Requirement
Reproduce exactly the section that begins at the line containing "const cloth = new" and ends at the line containing "bpy.context.scene.collection.objects.link(empty)", both lines included; omit all other lines.

>> Start Supplied material

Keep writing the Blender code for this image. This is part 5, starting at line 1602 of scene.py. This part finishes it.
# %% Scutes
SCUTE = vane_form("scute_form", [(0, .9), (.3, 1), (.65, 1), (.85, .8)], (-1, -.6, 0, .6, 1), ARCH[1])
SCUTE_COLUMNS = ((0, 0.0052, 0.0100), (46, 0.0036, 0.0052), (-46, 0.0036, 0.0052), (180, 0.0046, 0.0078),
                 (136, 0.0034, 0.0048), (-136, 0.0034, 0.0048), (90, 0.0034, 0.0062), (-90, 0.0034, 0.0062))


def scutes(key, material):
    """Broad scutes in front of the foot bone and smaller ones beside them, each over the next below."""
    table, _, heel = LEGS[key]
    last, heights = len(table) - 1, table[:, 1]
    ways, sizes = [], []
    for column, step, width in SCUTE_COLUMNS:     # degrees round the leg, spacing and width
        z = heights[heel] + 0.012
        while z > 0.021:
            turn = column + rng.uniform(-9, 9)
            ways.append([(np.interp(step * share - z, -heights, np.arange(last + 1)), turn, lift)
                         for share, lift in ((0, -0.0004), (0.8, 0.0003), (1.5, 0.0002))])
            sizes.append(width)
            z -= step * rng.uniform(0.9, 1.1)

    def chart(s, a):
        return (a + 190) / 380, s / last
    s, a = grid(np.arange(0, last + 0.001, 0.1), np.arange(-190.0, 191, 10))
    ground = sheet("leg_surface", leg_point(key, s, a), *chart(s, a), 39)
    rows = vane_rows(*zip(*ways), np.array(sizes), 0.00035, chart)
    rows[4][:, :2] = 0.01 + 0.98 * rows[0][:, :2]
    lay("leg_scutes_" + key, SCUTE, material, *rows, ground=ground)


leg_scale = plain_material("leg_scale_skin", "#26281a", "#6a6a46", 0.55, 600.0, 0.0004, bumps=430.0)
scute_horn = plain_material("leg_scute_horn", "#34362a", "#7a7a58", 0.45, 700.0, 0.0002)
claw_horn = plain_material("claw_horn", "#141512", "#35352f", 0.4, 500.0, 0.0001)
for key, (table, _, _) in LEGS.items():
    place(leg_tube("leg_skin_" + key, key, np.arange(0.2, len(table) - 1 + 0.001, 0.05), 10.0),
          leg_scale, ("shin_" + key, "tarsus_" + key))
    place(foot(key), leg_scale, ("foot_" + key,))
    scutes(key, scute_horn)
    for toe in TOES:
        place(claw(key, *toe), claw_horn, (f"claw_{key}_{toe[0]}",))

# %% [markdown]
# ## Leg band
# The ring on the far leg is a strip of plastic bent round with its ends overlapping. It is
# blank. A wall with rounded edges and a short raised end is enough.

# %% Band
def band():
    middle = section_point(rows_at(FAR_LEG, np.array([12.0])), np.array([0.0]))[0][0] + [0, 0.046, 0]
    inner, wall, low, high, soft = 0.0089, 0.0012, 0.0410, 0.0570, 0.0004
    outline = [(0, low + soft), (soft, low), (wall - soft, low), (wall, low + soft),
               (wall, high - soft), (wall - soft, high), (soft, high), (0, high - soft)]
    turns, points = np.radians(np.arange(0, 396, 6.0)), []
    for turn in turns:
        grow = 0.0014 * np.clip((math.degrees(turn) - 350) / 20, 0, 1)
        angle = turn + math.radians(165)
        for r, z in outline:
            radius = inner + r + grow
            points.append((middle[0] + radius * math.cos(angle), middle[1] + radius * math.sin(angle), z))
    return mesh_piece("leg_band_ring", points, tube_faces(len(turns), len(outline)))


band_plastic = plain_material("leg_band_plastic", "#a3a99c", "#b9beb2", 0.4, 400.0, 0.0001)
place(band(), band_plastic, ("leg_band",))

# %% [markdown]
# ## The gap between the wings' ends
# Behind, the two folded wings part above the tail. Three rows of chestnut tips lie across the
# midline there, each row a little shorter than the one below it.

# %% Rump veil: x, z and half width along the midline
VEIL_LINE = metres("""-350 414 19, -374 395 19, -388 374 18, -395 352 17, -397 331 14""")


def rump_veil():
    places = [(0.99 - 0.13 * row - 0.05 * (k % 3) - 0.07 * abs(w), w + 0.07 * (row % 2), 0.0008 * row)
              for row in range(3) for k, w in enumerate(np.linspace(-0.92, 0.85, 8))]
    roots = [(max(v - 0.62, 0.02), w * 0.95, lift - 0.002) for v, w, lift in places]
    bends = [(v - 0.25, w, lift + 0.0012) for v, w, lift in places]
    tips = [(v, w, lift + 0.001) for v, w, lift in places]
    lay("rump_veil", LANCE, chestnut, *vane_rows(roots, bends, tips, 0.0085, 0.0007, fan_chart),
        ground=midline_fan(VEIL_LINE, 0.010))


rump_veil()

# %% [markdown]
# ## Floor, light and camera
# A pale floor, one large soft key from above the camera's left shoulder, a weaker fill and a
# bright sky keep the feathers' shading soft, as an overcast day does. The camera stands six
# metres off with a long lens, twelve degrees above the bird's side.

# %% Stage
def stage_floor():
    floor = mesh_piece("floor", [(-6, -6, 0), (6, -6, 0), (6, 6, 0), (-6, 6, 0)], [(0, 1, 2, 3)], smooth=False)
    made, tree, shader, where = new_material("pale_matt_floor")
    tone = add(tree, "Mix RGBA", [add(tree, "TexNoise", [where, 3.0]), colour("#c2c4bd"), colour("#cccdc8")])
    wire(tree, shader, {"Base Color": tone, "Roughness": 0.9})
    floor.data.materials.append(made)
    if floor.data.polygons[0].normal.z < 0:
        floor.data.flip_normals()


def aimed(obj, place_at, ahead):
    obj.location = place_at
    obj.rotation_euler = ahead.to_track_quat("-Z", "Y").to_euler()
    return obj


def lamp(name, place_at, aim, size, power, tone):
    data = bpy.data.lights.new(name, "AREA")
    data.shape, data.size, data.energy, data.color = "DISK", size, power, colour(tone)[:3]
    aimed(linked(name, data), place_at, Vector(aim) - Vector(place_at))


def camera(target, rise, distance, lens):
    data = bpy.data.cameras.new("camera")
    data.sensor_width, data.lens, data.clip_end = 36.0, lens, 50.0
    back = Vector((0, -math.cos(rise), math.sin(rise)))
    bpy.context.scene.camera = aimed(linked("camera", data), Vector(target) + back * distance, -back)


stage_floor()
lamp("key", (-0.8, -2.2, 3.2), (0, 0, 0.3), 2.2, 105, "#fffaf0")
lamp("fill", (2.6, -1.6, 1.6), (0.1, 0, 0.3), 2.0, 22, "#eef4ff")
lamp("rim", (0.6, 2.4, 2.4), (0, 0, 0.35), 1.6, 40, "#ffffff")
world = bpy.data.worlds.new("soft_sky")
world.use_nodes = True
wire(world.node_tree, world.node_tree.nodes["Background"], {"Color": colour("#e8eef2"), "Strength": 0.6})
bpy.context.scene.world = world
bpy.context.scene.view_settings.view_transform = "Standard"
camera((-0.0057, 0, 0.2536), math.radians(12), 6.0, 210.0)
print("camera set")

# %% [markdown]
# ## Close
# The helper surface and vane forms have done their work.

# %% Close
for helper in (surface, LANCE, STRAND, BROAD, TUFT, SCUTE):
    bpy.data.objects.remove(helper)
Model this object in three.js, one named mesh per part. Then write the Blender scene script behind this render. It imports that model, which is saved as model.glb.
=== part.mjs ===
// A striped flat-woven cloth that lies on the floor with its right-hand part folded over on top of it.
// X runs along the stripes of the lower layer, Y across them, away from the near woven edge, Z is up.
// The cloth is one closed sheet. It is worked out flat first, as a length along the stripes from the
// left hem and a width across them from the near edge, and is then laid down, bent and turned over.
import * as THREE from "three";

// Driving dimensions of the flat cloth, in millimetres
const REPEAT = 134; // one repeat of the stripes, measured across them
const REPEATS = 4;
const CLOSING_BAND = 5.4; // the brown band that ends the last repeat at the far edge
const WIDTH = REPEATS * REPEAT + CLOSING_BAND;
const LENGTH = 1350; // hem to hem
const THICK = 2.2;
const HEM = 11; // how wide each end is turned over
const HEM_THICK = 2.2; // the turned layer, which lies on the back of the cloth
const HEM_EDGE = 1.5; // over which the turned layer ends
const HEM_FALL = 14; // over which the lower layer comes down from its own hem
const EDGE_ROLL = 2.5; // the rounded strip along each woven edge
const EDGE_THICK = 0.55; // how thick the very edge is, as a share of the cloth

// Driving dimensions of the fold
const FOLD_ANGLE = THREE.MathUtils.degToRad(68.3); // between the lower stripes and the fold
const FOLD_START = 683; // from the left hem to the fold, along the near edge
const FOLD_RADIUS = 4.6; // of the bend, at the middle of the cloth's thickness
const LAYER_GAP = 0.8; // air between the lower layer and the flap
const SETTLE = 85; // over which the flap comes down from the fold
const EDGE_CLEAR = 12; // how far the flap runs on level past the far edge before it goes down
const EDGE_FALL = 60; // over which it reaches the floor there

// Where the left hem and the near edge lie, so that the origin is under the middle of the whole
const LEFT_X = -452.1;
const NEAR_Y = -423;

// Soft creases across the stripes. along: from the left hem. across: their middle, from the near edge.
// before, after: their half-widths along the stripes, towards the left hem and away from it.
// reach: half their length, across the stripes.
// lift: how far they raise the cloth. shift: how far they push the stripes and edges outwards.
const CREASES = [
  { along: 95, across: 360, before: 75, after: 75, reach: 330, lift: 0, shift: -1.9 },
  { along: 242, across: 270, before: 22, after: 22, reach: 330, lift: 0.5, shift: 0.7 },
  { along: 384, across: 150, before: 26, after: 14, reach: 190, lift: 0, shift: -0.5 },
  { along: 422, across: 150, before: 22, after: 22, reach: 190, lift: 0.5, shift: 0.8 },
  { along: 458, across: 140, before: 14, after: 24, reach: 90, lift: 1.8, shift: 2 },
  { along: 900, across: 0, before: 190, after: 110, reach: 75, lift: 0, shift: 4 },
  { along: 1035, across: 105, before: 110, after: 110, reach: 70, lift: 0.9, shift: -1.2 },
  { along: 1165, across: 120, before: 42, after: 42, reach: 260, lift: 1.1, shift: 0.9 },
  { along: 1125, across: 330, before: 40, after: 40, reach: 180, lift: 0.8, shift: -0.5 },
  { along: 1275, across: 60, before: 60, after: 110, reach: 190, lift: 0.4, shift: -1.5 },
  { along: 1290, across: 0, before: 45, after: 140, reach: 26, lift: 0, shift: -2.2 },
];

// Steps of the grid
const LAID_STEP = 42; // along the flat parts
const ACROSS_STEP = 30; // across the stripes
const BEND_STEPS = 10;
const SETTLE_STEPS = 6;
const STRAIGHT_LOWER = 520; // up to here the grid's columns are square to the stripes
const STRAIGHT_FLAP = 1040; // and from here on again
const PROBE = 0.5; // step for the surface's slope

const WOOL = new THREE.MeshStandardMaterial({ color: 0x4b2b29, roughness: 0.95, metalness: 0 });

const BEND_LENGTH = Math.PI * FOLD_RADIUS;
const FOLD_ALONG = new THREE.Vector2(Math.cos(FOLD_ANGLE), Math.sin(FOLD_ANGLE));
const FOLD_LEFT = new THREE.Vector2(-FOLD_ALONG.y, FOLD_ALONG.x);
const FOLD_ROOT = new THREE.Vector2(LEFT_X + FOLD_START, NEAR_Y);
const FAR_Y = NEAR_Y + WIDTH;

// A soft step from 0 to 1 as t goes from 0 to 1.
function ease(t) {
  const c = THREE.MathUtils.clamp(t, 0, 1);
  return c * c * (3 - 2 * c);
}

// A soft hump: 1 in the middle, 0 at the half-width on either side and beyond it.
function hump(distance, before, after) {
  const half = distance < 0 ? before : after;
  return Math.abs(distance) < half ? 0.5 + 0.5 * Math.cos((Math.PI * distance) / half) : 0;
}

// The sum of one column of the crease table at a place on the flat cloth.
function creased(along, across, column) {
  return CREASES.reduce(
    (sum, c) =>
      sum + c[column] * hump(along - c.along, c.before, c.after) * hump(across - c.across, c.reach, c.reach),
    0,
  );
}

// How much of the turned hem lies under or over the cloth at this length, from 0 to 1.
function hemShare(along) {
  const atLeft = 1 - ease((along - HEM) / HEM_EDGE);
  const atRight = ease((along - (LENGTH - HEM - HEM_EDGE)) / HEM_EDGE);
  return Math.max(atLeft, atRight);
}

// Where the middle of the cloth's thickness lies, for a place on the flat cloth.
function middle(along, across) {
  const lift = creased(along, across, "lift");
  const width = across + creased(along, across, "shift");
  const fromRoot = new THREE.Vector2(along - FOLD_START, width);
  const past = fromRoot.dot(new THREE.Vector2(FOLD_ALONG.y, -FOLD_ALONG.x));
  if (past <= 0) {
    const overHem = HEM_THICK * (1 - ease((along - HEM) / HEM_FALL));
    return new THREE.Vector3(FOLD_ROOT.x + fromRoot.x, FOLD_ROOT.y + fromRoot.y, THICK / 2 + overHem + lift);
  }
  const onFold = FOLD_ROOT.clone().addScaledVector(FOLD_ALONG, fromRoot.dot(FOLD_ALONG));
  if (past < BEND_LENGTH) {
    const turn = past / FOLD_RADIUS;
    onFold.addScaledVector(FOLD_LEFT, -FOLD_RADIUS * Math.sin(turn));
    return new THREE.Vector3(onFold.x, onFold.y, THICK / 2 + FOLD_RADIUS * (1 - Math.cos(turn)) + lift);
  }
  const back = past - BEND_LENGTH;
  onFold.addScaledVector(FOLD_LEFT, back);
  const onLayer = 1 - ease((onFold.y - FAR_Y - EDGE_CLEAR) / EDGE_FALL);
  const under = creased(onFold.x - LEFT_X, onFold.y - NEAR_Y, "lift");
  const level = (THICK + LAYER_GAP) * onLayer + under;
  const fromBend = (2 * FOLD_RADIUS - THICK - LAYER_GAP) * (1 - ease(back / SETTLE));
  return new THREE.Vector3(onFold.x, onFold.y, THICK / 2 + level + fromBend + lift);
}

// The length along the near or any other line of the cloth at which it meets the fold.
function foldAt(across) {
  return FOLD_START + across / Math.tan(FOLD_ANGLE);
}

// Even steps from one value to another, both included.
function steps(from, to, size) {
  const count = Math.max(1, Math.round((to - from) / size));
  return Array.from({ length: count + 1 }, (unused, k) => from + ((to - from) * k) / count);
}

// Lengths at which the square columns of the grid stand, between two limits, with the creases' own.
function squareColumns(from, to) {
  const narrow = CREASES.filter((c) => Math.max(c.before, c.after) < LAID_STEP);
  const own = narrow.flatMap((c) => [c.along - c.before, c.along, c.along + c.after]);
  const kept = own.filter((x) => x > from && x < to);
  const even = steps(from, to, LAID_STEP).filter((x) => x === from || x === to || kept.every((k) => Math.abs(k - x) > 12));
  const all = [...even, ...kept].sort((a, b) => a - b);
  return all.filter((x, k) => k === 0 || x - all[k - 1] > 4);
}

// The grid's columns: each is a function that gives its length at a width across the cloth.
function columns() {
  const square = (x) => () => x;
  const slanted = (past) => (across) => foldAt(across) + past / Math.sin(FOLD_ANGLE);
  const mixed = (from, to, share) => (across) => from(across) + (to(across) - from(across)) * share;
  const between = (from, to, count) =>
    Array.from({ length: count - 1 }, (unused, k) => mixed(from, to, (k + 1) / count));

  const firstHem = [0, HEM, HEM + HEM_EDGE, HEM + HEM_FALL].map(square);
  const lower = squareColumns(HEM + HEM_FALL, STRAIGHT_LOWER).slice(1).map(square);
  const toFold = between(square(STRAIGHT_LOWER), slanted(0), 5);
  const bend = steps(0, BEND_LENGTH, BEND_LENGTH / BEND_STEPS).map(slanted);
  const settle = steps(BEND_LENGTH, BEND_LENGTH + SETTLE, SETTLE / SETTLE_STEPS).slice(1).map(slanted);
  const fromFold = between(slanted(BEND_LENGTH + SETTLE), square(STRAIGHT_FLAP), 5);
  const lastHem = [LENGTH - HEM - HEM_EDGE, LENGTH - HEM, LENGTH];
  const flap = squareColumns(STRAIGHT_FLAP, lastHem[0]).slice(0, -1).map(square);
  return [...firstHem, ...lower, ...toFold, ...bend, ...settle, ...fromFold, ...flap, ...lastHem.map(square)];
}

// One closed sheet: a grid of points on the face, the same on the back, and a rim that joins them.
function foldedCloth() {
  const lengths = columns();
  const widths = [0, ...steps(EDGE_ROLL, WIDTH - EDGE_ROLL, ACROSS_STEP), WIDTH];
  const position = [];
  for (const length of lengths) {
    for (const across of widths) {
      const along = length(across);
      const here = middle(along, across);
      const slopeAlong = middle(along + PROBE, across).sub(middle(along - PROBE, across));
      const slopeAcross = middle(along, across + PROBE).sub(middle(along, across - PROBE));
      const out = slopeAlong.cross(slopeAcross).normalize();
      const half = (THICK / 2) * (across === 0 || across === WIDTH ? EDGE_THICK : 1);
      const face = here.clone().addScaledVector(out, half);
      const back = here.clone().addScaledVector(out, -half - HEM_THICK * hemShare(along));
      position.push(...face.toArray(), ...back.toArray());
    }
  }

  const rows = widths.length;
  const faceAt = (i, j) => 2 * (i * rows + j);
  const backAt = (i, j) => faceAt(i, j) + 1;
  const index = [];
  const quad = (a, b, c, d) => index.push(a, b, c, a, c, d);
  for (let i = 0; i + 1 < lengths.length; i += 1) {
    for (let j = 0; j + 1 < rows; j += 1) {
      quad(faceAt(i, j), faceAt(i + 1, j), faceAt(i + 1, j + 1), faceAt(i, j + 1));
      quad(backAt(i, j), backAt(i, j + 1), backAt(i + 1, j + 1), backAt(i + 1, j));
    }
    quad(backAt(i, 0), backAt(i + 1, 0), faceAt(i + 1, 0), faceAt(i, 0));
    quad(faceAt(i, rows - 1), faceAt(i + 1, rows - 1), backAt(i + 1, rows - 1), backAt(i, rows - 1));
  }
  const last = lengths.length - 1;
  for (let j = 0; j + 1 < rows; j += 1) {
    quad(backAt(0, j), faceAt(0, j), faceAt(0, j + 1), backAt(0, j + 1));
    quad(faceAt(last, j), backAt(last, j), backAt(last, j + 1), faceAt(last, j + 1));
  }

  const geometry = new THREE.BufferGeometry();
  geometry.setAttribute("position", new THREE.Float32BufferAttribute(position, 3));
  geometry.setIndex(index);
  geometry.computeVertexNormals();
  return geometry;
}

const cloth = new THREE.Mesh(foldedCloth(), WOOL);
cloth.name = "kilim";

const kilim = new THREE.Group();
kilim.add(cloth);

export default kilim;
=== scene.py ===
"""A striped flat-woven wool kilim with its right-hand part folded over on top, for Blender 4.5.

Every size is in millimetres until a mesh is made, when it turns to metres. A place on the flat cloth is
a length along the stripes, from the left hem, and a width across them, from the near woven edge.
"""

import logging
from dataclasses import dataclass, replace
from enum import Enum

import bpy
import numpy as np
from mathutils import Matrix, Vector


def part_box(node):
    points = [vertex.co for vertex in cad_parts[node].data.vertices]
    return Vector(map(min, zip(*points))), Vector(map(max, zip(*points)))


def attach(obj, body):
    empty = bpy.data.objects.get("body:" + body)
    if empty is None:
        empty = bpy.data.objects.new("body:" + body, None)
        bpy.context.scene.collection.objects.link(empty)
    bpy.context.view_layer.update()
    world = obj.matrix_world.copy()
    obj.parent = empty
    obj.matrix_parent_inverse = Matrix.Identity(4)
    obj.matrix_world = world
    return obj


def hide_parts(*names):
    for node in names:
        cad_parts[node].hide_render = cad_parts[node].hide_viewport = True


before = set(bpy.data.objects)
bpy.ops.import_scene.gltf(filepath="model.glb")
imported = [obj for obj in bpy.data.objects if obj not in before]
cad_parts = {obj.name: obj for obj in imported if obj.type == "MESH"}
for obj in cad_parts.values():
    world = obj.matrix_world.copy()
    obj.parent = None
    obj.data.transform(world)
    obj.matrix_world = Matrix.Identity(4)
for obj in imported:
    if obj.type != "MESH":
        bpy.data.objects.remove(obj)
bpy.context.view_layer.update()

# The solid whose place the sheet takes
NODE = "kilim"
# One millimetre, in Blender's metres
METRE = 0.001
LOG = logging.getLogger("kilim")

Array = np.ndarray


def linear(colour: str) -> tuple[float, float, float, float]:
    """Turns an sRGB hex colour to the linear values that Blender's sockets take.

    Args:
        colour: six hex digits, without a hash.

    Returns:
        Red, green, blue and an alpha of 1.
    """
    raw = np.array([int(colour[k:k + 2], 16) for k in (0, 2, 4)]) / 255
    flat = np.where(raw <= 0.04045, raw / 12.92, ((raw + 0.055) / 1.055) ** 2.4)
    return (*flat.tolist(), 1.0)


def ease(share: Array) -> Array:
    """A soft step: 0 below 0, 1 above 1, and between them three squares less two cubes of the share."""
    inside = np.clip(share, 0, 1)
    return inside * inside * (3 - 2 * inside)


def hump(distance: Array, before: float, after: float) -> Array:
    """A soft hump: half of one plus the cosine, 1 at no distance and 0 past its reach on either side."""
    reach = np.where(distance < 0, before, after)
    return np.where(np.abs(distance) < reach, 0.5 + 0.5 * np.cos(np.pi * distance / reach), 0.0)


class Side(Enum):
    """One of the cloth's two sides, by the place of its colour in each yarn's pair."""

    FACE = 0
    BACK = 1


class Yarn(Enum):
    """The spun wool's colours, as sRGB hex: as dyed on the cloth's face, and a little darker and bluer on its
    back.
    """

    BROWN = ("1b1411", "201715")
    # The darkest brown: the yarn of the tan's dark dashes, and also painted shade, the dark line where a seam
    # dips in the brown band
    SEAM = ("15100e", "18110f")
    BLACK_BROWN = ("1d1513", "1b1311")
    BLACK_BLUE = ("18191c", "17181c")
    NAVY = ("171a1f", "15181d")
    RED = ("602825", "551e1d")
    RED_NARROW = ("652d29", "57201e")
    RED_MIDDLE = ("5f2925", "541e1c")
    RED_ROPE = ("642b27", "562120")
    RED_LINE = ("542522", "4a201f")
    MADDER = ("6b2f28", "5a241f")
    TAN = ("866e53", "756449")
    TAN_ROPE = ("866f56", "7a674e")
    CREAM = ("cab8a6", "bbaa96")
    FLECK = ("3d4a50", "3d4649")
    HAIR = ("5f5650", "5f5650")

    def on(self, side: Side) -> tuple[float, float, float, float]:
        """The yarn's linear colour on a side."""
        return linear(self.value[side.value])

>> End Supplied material

Task output
const cloth = new THREE.Mesh(foldedCloth(), WOOL);
cloth.name = "kilim";

const kilim = new THREE.Group();
kilim.add(cloth);

export default kilim;
=== scene.py ===
"""A striped flat-woven wool kilim with its right-hand part folded over on top, for Blender 4.5.

Every size is in millimetres until a mesh is made, when it turns to metres. A place on the flat cloth is
a length along the stripes, from the left hem, and a width across them, from the near woven edge.
"""

import logging
from dataclasses import dataclass, replace
from enum import Enum

import bpy
import numpy as np
from mathutils import Matrix, Vector


def part_box(node):
    points = [vertex.co for vertex in cad_parts[node].data.vertices]
    return Vector(map(min, zip(*points))), Vector(map(max, zip(*points)))


def attach(obj, body):
    empty = bpy.data.objects.get("body:" + body)
    if empty is None:
        empty = bpy.data.objects.new("body:" + body, None)
        bpy.context.scene.collection.objects.link(empty)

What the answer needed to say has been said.